“Glossary for the End of Days” by Ian Stansel (Acre Books; 192 pages, $17)
Some of the moments that change lives are sudden: a random act of violence, an unexpected reunion, a storm, a lover’s meeting. Such moments can and will throw crosswinds where there were already courses set, ambitions that had developed momentum, personal histories being taken over by inertia. But most of us look on incident versus habit and feel compelled to stir such already-changeable pots with reactionary opinions or fallback beliefs — some eye-opening, some willfully blind. UofL’s Ian Stansel (director of the Creative Writing Program) can take hold of all of these in less than two dozen pages and bring insight into entertainment.

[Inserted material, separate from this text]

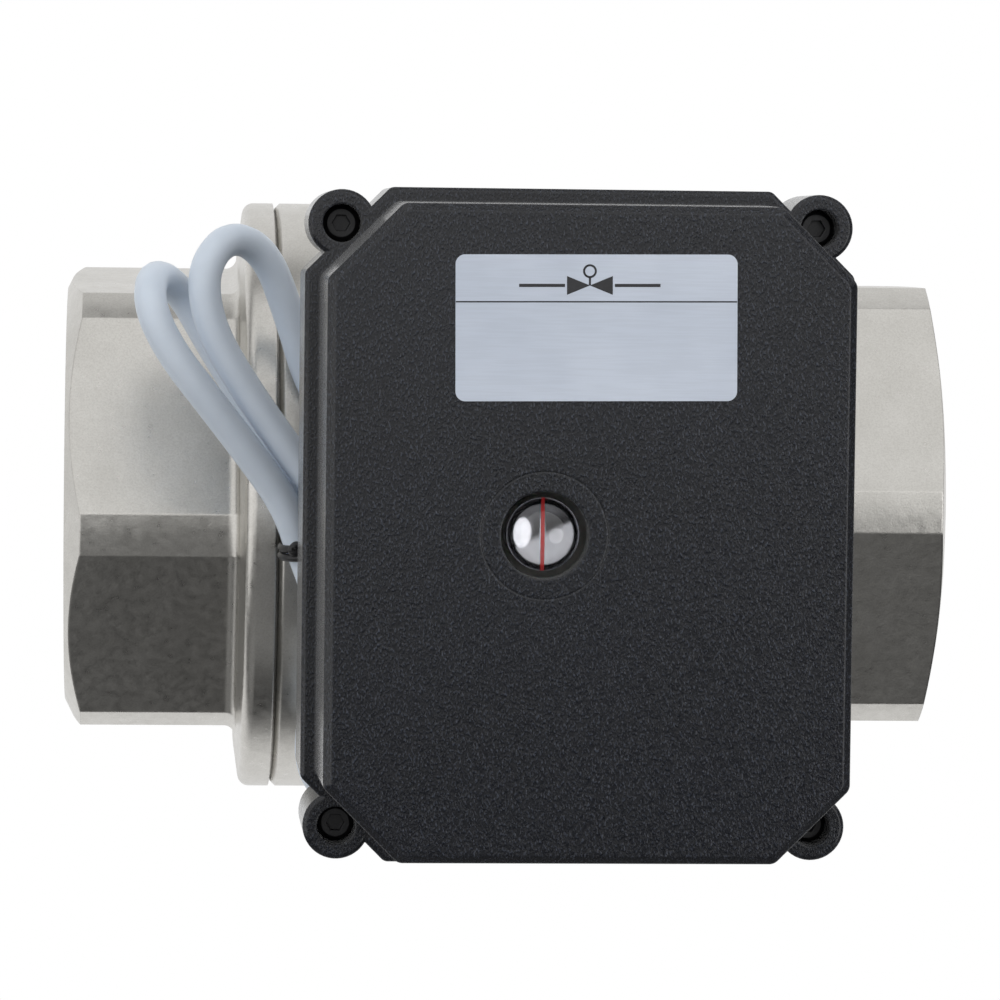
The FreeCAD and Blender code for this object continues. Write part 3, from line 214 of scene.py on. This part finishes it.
def plain(
    name,
    low,
    high,
    rough=(0.4, 0.5),
    grain=0.4,
    depth=0.02,
    metallic=0.0,
    stretch=(1, 1, 1),
    **sockets,
):
    """A moulded, rolled or turned surface: fine grain in colour and relief, uneven gloss."""
    nodes = Nodes(name, metallic, **sockets)
    place = nodes.mapped(stretch)
    fine = nodes.noise(grain * MM, 3.0, 0.6, place=place)
    wide = nodes.noise(6 * MM, 3.0, 0.6, place=place)
    fine_share = nodes.maths("MULTIPLY", fine, 0.6)
    wide_share = nodes.maths("MULTIPLY", wide, 0.4)
    nodes.colour(nodes.ramp(nodes.maths("ADD", fine_share, wide_share), (0.3, low), (0.7, high)))
    nodes.rough(nodes.spread(wide, *rough))
    nodes.bump((fine, depth * MM, 0.6), edge=0.2 * MM)
    return nodes.material


def cast_stainless():
    """Bead-blasted investment casting: even fine dimples over a slightly wavy skin."""
    nodes = Nodes("cast_stainless", 1.0)
    blast = nodes.noise(0.30 * MM, 2.0, 0.7)
    skin = nodes.noise(1.6 * MM, 3.0, 0.55)
    wave = nodes.noise(9 * MM, 3.0, 0.5)
    tone = nodes.ramp(wave, (0.3, (0.575, 0.562, 0.53)), (0.7, (0.635, 0.622, 0.59)))
    fleck = nodes.ramp(blast, (0.30, (0.72, 0.71, 0.70)), (0.62, (1.0, 1.0, 1.0)))
    nodes.colour(nodes.blend(0.5, tone, fleck, "MULTIPLY"))
    nodes.rough(nodes.spread(skin, 0.27, 0.36))
    nodes.bump(
        (wave, 0.20 * MM, 0.25),
        (skin, 0.06 * MM, 0.40),
        (blast, 0.028 * MM, 0.5),
        edge=0.45 * MM,
    )
    return nodes.material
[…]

Or is it vice versa? This is his second story collection, coming three years after his fine debut novel “The Last Cowboys of San Geronimo.” It may be an unintentional benefit for 2020, when many activities are limited, but the primary stories here keep busy. They are layered but keep their characters on the move, so don’t come here looking for drawing-room stillness.
What can be found includes specks of speculative fiction. An alternative history where John Lennon recovers from his wounds to reunite the Beatles. A near-future when utility outages are subject to foot-dragging depending on whether it’s a liberal- or conservative-leaning district. But the meat of the prose here depends on what’s brought out in characters when individual events either tear at — or glaringly reinforce — their perspectives, the phase of life they’re in (several are in grief) and their need to act or respond or be heard.

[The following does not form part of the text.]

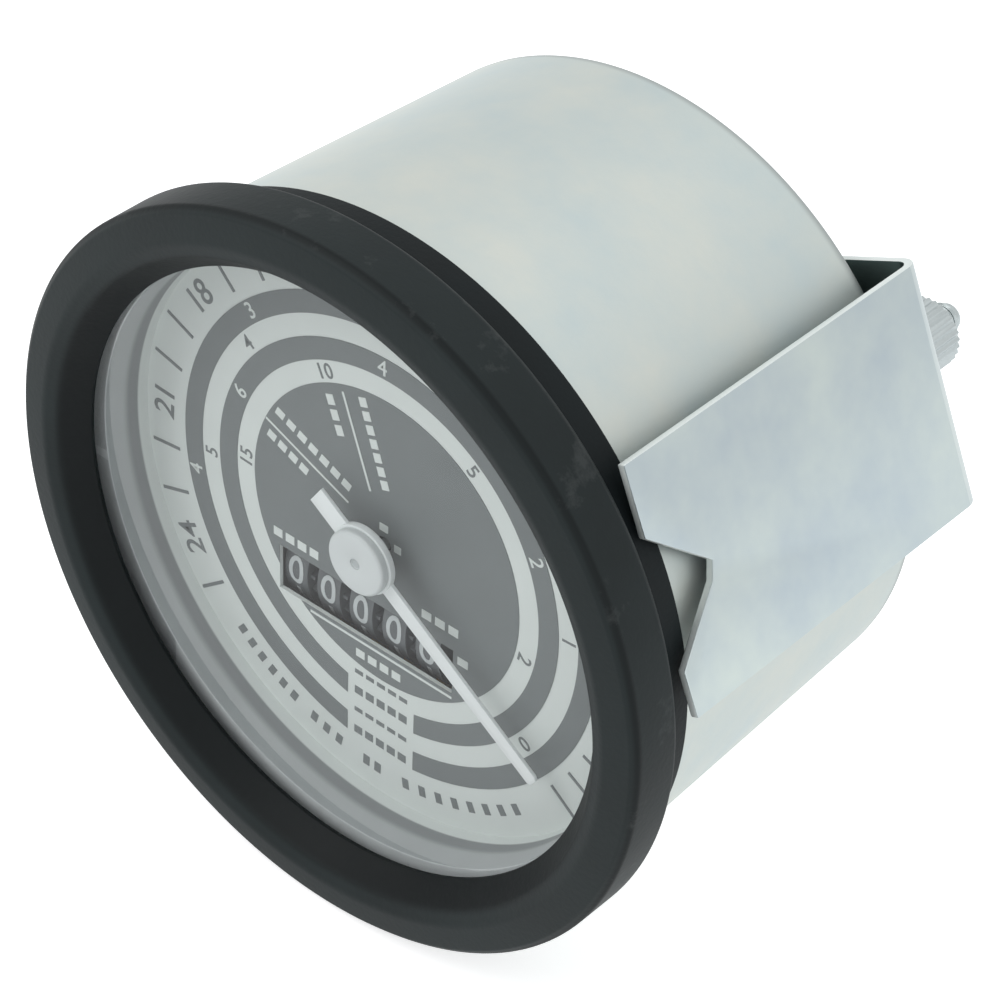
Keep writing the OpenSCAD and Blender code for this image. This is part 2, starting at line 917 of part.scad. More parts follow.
module mounting_bracket() {
    end_cut = 2;
    color([0.76, 0.80, 0.82])
        rotate([0, 0, bracket_angle])
            difference() {
                translate([0, bracket_w / 2, 0])
                    rotate([90, 0, 0])
                        linear_extrude(bracket_w)
                            difference() {
                                strap_outline(leg_out, -web_rear_z, bend_r);
                                strap_outline(leg_in, -web_front_z, bend_r - bracket_t);
                                translate([-leg_out - eps, -panel_t])
                                    square([2 * (leg_out + eps), panel_t + end_cut]);
                            }
                translate([-leg_out - eps, 0, 0])
                    rotate([90, 0, 90])
                        linear_extrude(2 * (leg_out + eps))
                            polygon([
                                [notch_foot, eps],
                                [notch_foot, 0],
                                [-2.8, 1 - notch_depth],
                                [-0.4, -notch_depth],
                                [notch_top, 0],
                                [notch_top, eps]]);
                translate([0, 0, web_rear_z - eps])
                    cylinder(h = bracket_t + 2 * eps, r = stem_hole_r);
                for (side = [-1, 1])
                    translate([side * stud_at, 0, web_rear_z - eps])
                        cylinder(h = bracket_t + 2 * eps, r = stud_r + 0.3);
            }
}

module bracket_studs() {
    collar_r = 4.5;
    color(steel)
        at_studs()
            rotate_extrude()
                polygon([
                    [0, stud_end_z],
                    [stud_r - 0.6, stud_end_z],
                    [stud_r, stud_end_z + 0.6],
                    [stud_r, rear_in_z],
                    [collar_r, rear_in_z],
                    [collar_r, plate_rear_z],
                    [stud_r, plate_rear_z],
                    [stud_r, plate_front_z],
                    [0, plate_front_z]]);
}

module bracket_nuts() {
    ridges = 30;
    color(steel)
        at_studs()
            translate([0, 0, web_rear_z - washer_t - nut_h])
                linear_extrude(nut_h)
                    difference() {
                        polygon([for (i = [0:2 * ridges - 1])
                            polar(nut_r - (i % 2) * 0.35, 180 * i / ridges)]);
                        circle(r = stud_r + 0.02);
                    }
}

module lock_washers() {
    color(steel)
        at_studs()
            translate([0, 0, web_rear_z - washer_t])
                difference() {
                    cylinder(h = washer_t, r = stud_r + 2.1);
                    translate([0, 0, -eps])
                        cylinder(h = washer_t + 2 * eps, r = stud_r + 0.3);
                    rotate([0, 0, 130])
                        translate([0, -0.4, -eps])
                            cube([8, 0.8, washer_t + 2 * eps]);
                }
}

module lamp_socket() {
    color(zinc)
        translate([lamp_at[0], lamp_at[1], -case_depth])
            difference() {
                rotate_extrude()
                    polygon([
                        [0, -socket_h],
                        [socket_in_r + 0.2, -socket_h],
                        [socket_in_r + 0.8, 0.6 - socket_h],
                        [socket_in_r + 0.8, -1.2],
                        [lamp_r + 1.5, -1.2],
                        [lamp_r + 1.5, 0],
                        [lamp_r, 0],
                        [lamp_r, socket_h],
                        [0, socket_h]]);
                translate([0, 0, -bulb_foot])
                    cylinder(h = socket_h + bulb_foot + eps, r = socket_in_r);
                translate([0, 0, -socket_h - eps])
                    cylinder(h = socket_h, r = contact_r + 0.05);
            }
}

module lamp_bulb() {
    color([0.95, 0.95, 0.85, 0.6])
        translate([lamp_at[0], lamp_at[1], -case_depth])
            union() {
                translate([0, 0, -bulb_foot])
                    cylinder(h = bulb_foot + bulb_glass_h, r = socket_in_r - 0.3);
                translate([0, 0, bulb_glass_h])
                    cylinder(h = 6, r = bulb_r);
                translate([0, 0, bulb_glass_h + 6])
                    sphere(r = bulb_r, $fn = 24);
            }
}

module lamp_contact() {
    tab_len = 7;
    tab_w = 4.8;
    tab_t = 0.8;
    color(brass)
        translate([lamp_at[0], lamp_at[1], -case_depth])
            union() {
                translate([0, 0, -socket_h - 0.2])
                    cylinder(h = socket_h + 0.2 - bulb_foot, r = contact_r);
                translate([-tab_t / 2, -tab_w / 2, -socket_h - tab_len])
                    cube([tab_t, tab_w, tab_len]);
            }
}

place() case();
place() bezel_ring();
place() mounting_gasket();
place() glass_gasket();
place() glass_lens();
place() dial_surround();
place() dial_plate();
place() dial_print();
place() pointer();
place() pointer_cap();
place() pointer_spindle();
place() drag_cup();
place() stop_collar();
place() hairspring_collet();
place() hairspring();
place() movement_plate();
place() frame_pillars();
place() spindle_bridge();
place() bridge_bush();
place() bridge_pins();
place() field_ring();
place() dial_posts();
place() input_shaft();
place() magnet();
place() drive_stem();
place() stem_nut();
place() cross_shaft();
place() cross_wheel();
place() counter_drive_shaft();
place() counter_drive_wheel();
place() counter_frame();
place() counter_screws();
place() drum_shaft();
place() pinion_shaft();
place() drum_wheel();
place() drum(0);  // number_drum_1
place() drum(1);  // number_drum_2
place() drum(2);  // number_drum_3
place() drum(3);  // number_drum_4
place() drum(4);  // number_drum_5
place() transfer_pinion(1);  // transfer_pinion_1
place() transfer_pinion(2);  // transfer_pinion_2
place() transfer_pinion(3);  // transfer_pinion_3
place() transfer_pinion(4);  // transfer_pinion_4
place() mounting_bracket();
place() bracket_studs();
place() bracket_nuts();
place() lock_washers();
place() lamp_socket();
place() lamp_bulb();
place() lamp_contact();
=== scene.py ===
import math

import bmesh
import bpy
from mathutils import Matrix, Vector


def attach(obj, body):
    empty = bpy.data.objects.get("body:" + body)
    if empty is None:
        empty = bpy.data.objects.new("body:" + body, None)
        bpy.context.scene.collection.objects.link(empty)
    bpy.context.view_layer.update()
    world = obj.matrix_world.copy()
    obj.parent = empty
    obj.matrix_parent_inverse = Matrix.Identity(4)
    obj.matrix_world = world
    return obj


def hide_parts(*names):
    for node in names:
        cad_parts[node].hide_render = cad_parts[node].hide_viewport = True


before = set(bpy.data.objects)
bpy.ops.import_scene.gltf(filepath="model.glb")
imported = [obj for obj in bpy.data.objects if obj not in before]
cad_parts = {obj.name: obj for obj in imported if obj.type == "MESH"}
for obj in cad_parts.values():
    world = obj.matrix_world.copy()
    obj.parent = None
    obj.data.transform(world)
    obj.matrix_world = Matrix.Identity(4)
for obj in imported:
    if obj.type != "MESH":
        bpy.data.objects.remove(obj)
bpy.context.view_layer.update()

# The view and the studio: a long lens from the right and above, a pale floor under the bezel's
# foot, and three broad soft lamps. The floor stays white away from the instrument's shadow.
camera_data = bpy.data.cameras.new("view_camera")
camera_data.sensor_width = 36
camera_data.lens = 124.84
camera_data.clip_end = 10
camera = bpy.data.objects.new("view_camera", camera_data)
camera.matrix_world = Matrix((
    (0.7497, -0.4349, 0.4988, 0.23158),
    (0.6608, 0.4513, -0.5997, -0.25044),
    (0.0357, 0.7792, 0.6257, 0.28462),
    (0, 0, 0, 1)))
bpy.context.collection.objects.link(camera)
bpy.context.scene.camera = camera
bpy.context.scene.view_settings.view_transform = "Standard"


def lamp(name, place, target, size, watts):
    data = bpy.data.lights.new(name, "AREA")
    data.size = size
    data.energy = watts
    holder = bpy.data.objects.new(name, data)
    holder.location = place
    holder.rotation_euler = (Vector(target) - Vector(place)).to_track_quat("-Z", "Y").to_euler()
    bpy.context.collection.objects.link(holder)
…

For instance, in reading “Someone Interesting I Know,” you’re invited for the drama (and the drama *is* good — a few stories offer nail-biting suspense), but the author’s style gradually makes clear you’re also on a garden walk. Little lessons are on display, showing how people gingerly reinforce half-truths for their own convenience or tell lies to protect the hearer’s sensibilities or time their honest revelations as if wielding the weapon to raise them above perpetual defensiveness.
The centerpiece here, “The Caller,” is keyed to melancholy, but with numerous twists. Unreliability is in plentitude, even as various parties in the plot base much of their lives on flow of information (e.g., phone-in journalism, marketing and of course social media). Some progress toward justice is sought — but it’s attitudes that drive actions — some of them drastic or violent. Matters like determining root cause, or giving thought before affecting others, aren’t high priorities.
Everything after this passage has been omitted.